• What is being asked: Copy each line of the material below that includes the string "return".

• Information supplied:
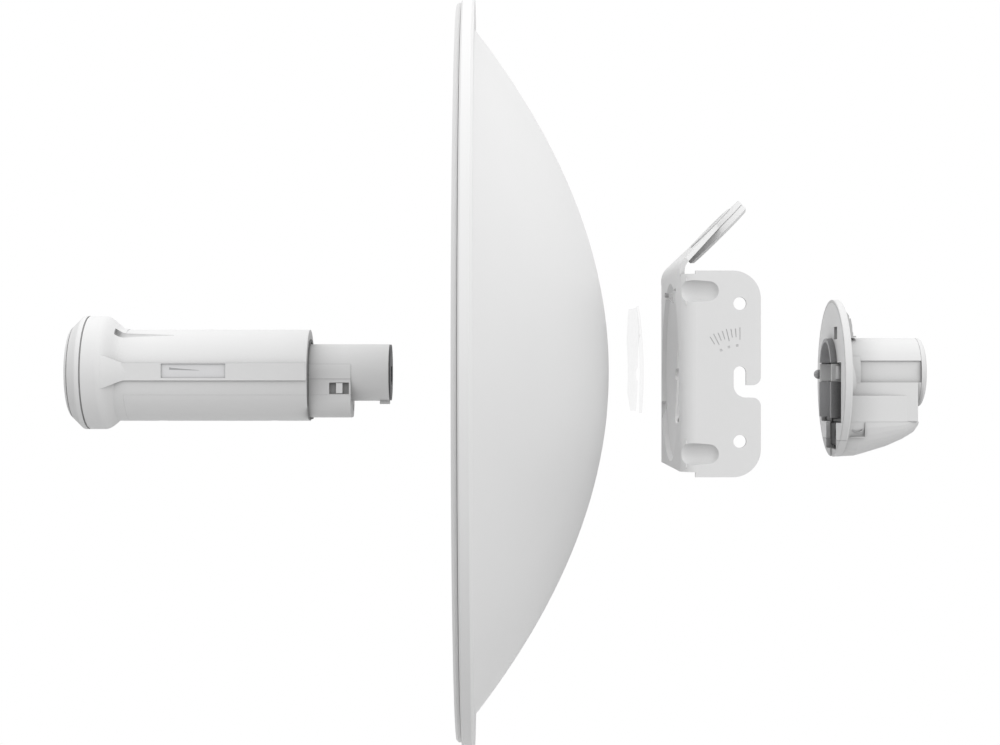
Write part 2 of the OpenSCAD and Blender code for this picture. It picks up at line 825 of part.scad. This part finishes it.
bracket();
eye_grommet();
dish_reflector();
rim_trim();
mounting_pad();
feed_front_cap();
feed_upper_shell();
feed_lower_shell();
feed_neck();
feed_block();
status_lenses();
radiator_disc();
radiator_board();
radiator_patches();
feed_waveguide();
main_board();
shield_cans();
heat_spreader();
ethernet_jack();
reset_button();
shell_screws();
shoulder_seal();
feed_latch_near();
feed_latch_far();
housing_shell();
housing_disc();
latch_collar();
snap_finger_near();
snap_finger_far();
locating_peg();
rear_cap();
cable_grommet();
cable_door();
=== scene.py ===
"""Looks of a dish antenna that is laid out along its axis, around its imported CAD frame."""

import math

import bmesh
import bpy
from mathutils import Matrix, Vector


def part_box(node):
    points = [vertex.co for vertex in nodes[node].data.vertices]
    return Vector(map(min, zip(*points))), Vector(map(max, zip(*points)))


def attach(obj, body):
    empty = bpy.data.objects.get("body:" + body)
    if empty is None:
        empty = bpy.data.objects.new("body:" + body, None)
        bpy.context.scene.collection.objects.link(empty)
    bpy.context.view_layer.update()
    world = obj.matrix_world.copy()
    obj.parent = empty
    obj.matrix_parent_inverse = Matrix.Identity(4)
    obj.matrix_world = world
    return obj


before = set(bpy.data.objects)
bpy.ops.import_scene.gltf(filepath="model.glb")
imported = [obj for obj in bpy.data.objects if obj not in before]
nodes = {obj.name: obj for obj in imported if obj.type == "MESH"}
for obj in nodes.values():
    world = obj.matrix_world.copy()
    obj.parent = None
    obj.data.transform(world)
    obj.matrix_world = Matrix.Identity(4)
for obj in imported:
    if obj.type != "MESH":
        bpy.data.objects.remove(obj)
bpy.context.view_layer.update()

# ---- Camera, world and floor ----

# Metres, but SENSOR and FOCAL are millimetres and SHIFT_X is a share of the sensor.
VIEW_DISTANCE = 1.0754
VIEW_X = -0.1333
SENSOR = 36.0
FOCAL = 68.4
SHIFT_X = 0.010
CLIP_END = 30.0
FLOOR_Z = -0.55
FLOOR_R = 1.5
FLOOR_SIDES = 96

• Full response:
    return Vector(map(min, zip(*points))), Vector(map(max, zip(*points)))
    return obj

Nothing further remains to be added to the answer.